Seamless Omnichannel Is No Longer Optional
Shoppers move across channels routinely.
- They browse online.
- They visit the store.
- They compare, save, revisit, and decide later.
And when retailers acknowledge that reality, performance improves.
Roughly 73 percent of shoppers use multiple channels before buying. These customers spend more and convert at higher rates when messaging and merchandising reflect their cross-channel behavior.
The opportunity is not just being present everywhere. It is being consistent everywhere.
The Metric Too Many Retailers Underestimate
Average Ticket Size matters more than most retailers realize.
It is one of the clearest indicators of how well merchandising and experience are working together. Yet it often receives less attention than traffic or conversion rate.
When retailers focus on ATS, they unlock meaningful gains:
- identifying which products truly anchor the sale
- building smarter promotions
- encouraging add on purchases
- increasing revenue without increasing traffic
Most retailers already do this instinctively in store. The question is whether the website reinforces it.

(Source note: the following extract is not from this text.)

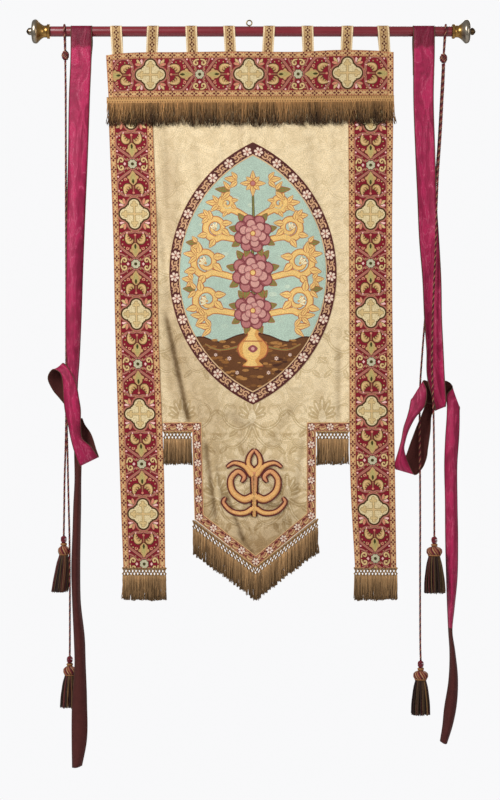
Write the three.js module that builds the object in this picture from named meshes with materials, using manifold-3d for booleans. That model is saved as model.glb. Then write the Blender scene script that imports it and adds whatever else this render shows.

Product Placement Works for a Reason
Walk into a well-run showroom and you will see it immediately.
Big ticket items front and center. Statement pieces. High quality collections that set the tone.
This works because it triggers value perception and desire early in the visit. It shapes the rest of the shopping experience.
Now ask the harder question. Does your website do the same thing?
Too often, the answer is no. Online experiences default to endless grids and filters instead of intentional placement. Omnichannel only works when digital merchandising mirrors physical strategy.
Bundles Drive Confidence and Spend
Packages, rooms, and bundles are powerful.
- Customers perceive them as better value.
- They simplify decision making.
- They increase willingness to spend more than on individual items alone.
Retailers execute this well in store every day.
- Bedroom sets.
- Living room packages.
- Designer curated rooms.
But many fail to bring this strategy online.
If bundling increases perceived value in store, it should do the same on the website.
Where Most Platforms Fall Short
Here is where the omnichannel experience usually breaks.
- Most platforms do not support true online to offline order flow.
- Most do not allow store quotes or designer recommendations to follow the shopper home.
- Most force the journey to restart when the channel changes.
That friction costs sales.
This Is Where Blueport OneView Comes In
Blueport OneView connects the journey instead of fragmenting it.
It allows:
- store quotes to become preloaded online carts
- online carts to be completed in store
- shoppers to add, adjust, and finish purchases on their terms
The journey stays intact.
The context is preserved.
The retailer remains relevant at every step.
This is not theoretical omnichannel. It is practical execution.
The Takeaway
Retailers already know how to merchandise and sell big ticket purchases. The opportunity now is extending those same principles into digital experiences that reflect how shoppers actually behave.
When online and in store strategies align, average ticket size grows, confidence increases, and conversion follows.
That is what seamless omnichannel is meant to deliver.